Now, after defeat of a constitutional amendment that would have authorized prayer in schools, fundamentalists are making an effort to give student religious groups ''equal access'' to school facilities. A measure along these lines narrowly failed to get a required two-thirds approval in the House last week. However, a Senate version may still surface.

In an editorial, the Washington Post aptly characterized the bill as ''nothing more or less than a cynically labeled attempt to allow majority religious groups to evangelize and proselytize inside school buildings during the school day.''

Naturally the bill posed serious risks to constitutional guarantees of separation between church and state. It could have unlocked school doors to those bent on religious conversion of students.
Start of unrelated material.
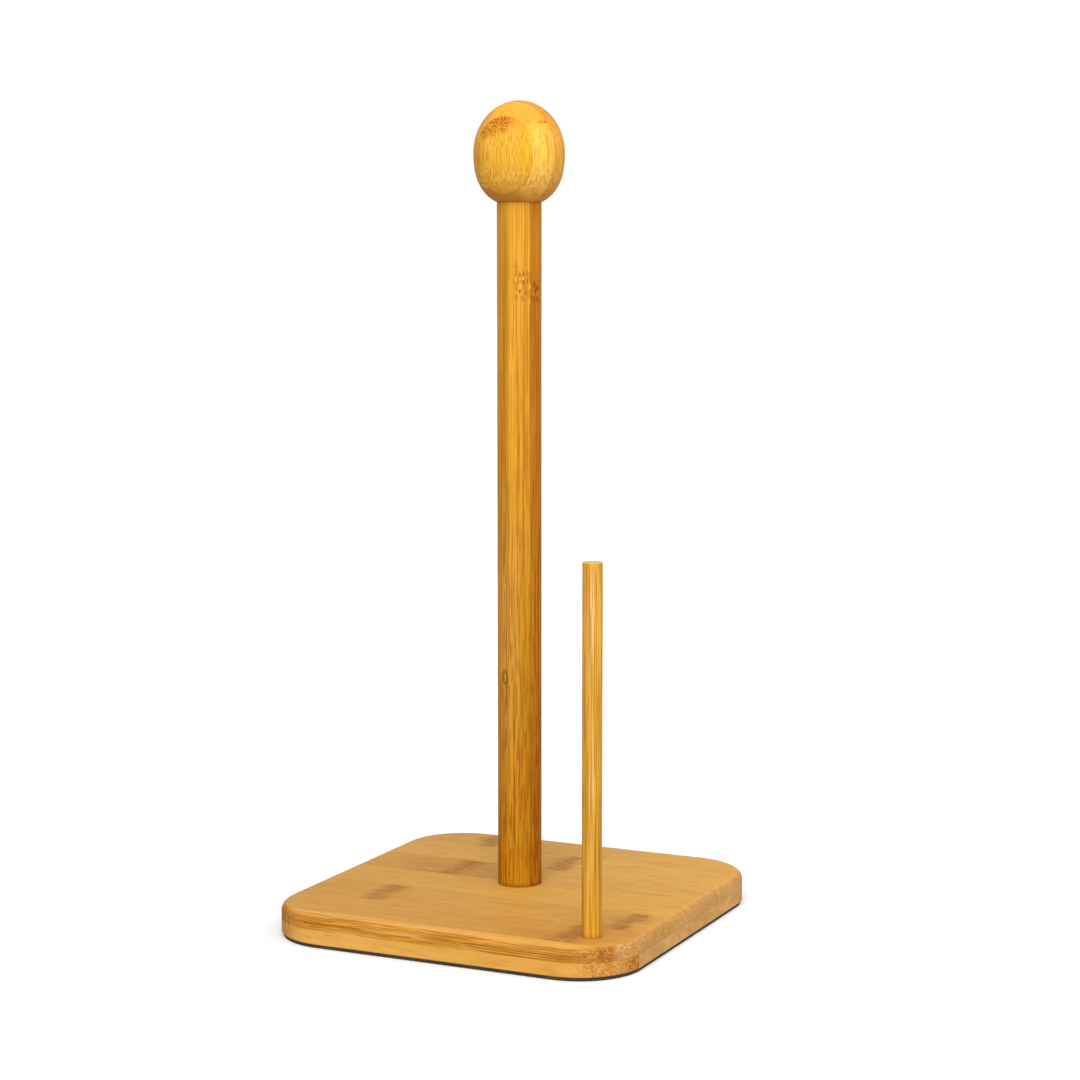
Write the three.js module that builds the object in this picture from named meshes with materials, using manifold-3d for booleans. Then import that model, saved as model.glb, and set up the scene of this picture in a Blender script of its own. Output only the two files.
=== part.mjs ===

The religious community has been split over the idea. The National Council of Churches advocates ''access'' in terms of freedom of religious speech, while the American Jewish Committee warns against schools' ''entanglement with religion.''

In all three of these issues, the point is that labeling something ''balanced'' or ''equal'' doesn't necessarily make it so.

Youngsters should certainly be encouraged to embrace religious values and study. However, this kind of awareness of man and the universe comes from prayer and unfoldment - nurtured in the home and nourished in Sunday school and church. Public school teachers should not be placed in the uncomfortable position of arbitrating something that is not within their province or ability to do.